What this task involves ▸ Write out again the entries from the first line to the line that includes "dome_radius = 14.7", keeping both of those lines.

Source records ▸

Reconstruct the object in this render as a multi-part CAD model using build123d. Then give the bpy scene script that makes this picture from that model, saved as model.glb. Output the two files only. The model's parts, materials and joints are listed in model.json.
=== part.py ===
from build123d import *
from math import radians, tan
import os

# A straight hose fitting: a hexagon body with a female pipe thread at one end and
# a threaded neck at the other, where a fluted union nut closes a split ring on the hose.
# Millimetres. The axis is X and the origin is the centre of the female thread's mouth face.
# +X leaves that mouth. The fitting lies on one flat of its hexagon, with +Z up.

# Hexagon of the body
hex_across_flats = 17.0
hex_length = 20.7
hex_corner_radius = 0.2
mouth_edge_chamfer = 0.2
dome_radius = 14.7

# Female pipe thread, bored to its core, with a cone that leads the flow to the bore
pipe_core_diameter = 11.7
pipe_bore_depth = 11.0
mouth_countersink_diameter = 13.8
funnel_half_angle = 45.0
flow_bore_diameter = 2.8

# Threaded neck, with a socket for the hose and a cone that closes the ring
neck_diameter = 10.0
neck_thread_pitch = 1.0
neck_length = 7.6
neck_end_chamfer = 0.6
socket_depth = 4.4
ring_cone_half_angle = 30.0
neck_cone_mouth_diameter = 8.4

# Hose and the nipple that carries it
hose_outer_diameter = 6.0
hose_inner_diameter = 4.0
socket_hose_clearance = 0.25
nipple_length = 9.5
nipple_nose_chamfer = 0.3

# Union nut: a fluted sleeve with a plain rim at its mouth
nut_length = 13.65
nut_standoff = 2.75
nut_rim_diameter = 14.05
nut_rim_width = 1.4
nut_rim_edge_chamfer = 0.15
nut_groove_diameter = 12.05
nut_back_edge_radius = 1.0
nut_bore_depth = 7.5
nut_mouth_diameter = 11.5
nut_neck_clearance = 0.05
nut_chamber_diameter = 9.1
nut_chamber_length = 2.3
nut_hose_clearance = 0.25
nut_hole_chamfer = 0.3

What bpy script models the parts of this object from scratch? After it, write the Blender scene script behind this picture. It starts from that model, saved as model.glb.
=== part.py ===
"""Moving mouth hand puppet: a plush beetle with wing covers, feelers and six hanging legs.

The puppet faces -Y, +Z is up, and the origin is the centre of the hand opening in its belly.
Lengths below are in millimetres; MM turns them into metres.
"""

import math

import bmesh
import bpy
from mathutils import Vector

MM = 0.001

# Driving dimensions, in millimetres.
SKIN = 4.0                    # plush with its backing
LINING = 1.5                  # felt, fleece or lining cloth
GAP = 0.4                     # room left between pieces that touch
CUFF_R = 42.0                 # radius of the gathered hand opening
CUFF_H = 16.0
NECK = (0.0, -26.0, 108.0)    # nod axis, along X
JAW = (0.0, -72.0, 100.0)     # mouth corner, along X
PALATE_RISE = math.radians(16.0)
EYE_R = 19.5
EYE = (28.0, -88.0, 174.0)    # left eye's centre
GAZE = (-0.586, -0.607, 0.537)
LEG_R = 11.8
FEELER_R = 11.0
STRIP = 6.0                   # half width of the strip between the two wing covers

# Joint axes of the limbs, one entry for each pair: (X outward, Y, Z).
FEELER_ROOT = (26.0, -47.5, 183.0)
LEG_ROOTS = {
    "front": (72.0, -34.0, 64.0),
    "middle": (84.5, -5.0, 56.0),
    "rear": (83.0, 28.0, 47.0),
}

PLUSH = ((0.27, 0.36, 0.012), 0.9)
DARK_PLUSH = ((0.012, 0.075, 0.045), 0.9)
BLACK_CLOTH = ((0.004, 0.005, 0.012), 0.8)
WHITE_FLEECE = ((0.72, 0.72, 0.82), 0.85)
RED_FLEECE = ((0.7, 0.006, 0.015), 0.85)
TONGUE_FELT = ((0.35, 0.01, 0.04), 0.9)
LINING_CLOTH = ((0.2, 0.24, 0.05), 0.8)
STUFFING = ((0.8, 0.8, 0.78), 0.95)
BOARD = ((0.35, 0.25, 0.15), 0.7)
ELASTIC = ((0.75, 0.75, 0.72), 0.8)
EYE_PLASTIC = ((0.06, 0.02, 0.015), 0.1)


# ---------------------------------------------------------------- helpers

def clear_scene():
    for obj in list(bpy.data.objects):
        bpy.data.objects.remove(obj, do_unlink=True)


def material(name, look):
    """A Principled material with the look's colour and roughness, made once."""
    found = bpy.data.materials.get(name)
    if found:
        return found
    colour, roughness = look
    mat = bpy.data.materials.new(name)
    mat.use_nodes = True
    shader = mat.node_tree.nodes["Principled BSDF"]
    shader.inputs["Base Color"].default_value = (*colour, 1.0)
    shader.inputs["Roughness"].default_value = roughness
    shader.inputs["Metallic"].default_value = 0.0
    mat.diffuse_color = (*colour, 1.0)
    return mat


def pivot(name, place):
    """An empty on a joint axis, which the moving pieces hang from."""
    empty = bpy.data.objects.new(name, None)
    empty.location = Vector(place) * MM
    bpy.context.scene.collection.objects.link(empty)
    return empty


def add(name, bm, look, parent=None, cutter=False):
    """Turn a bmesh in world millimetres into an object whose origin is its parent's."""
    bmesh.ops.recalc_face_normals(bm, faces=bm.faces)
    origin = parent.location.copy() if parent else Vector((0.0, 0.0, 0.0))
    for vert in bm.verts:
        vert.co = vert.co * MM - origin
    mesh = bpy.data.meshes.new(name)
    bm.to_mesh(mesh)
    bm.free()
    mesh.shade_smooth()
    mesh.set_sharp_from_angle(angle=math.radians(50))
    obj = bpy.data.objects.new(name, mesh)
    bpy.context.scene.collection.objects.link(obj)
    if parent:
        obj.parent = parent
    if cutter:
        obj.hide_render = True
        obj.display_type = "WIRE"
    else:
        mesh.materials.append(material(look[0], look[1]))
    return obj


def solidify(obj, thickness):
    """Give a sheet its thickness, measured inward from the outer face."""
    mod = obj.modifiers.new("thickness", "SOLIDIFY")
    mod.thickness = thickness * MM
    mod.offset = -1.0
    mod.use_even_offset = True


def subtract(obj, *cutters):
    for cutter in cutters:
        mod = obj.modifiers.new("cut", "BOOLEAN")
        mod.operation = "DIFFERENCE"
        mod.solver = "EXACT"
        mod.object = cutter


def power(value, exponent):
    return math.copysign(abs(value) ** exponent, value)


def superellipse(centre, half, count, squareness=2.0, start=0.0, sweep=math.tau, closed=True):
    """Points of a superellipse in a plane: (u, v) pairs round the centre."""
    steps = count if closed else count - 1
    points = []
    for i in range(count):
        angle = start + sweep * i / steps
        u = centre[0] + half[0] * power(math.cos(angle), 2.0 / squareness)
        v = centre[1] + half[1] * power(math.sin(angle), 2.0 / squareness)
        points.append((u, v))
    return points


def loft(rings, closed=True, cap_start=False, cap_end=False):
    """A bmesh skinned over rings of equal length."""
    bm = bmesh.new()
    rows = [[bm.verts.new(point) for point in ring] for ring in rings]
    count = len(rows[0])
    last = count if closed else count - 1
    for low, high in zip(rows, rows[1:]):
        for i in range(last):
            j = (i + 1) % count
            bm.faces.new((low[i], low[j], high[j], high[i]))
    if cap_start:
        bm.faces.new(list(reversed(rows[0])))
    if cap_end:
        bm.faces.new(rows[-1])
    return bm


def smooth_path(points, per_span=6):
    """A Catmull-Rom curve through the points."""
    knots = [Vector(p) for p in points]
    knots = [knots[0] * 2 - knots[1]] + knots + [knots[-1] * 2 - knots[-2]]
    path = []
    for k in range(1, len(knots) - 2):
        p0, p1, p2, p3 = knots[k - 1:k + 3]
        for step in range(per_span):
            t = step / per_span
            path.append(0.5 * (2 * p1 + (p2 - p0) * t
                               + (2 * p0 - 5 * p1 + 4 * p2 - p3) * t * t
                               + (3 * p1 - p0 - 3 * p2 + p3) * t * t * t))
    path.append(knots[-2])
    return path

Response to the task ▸
Reconstruct the object in this render as a multi-part CAD model using build123d. Then give the bpy scene script that makes this picture from that model, saved as model.glb. Output the two files only. The model's parts, materials and joints are listed in model.json.
=== part.py ===
from build123d import *
from math import radians, tan
import os

# A straight hose fitting: a hexagon body with a female pipe thread at one end and
# a threaded neck at the other, where a fluted union nut closes a split ring on the hose.
# Millimetres. The axis is X and the origin is the centre of the female thread's mouth face.
# +X leaves that mouth. The fitting lies on one flat of its hexagon, with +Z up.

# Hexagon of the body
hex_across_flats = 17.0
hex_length = 20.7
hex_corner_radius = 0.2
mouth_edge_chamfer = 0.2
dome_radius = 14.7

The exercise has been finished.